#### [Directions]
Extract every line from the records below that contains the word "parts".

[Stored records]
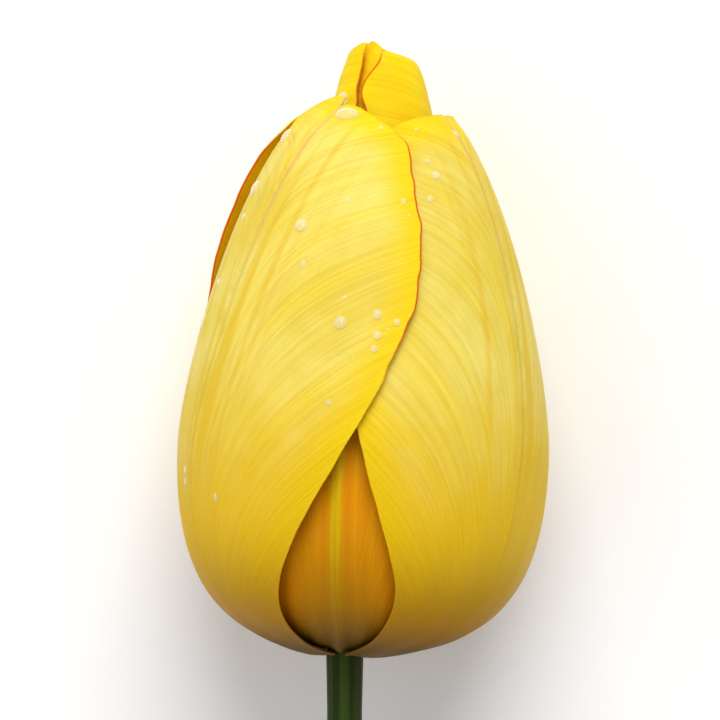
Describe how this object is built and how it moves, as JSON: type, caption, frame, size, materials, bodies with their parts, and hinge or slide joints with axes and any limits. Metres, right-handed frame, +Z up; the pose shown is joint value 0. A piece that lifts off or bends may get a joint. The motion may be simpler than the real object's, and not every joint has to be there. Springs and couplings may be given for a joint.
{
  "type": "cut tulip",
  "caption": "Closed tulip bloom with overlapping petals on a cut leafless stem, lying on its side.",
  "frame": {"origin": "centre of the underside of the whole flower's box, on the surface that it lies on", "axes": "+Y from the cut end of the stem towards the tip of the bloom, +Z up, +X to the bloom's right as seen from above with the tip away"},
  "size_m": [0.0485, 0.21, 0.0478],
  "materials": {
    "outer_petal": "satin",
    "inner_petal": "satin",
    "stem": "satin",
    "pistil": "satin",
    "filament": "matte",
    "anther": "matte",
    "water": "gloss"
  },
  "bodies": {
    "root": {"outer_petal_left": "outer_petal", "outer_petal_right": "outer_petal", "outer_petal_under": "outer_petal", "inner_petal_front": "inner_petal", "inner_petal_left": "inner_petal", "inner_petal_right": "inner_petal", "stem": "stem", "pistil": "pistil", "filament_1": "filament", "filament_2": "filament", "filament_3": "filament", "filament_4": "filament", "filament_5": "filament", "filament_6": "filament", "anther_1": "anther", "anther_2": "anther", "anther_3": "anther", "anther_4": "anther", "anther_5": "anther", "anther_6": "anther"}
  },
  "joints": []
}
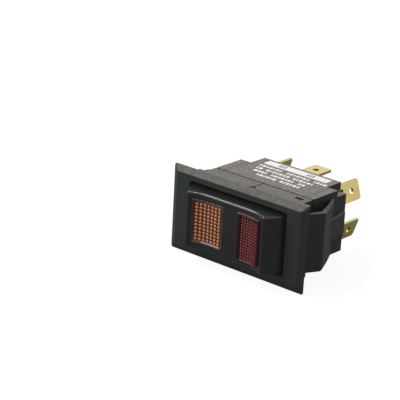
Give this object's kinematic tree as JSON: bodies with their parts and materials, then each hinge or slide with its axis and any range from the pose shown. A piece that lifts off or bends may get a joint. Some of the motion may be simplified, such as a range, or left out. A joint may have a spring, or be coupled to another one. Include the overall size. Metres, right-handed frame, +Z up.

#### [Exercise output]
Describe how this object is built and how it moves, as JSON: type, caption, frame, size, materials, bodies with their parts, and hinge or slide joints with axes and any limits. Metres, right-handed frame, +Z up; the pose shown is joint value 0. A piece that lifts off or bends may get a joint. The motion may be simpler than the real object's, and not every joint has to be there. Springs and couplings may be given for a joint.
Give this object's kinematic tree as JSON: bodies with their parts and materials, then each hinge or slide with its axis and any range from the pose shown. A piece that lifts off or bends may get a joint. Some of the motion may be simplified, such as a range, or left out. A joint may have a spring, or be coupled to another one. Include the overall size. Metres, right-handed frame, +Z up.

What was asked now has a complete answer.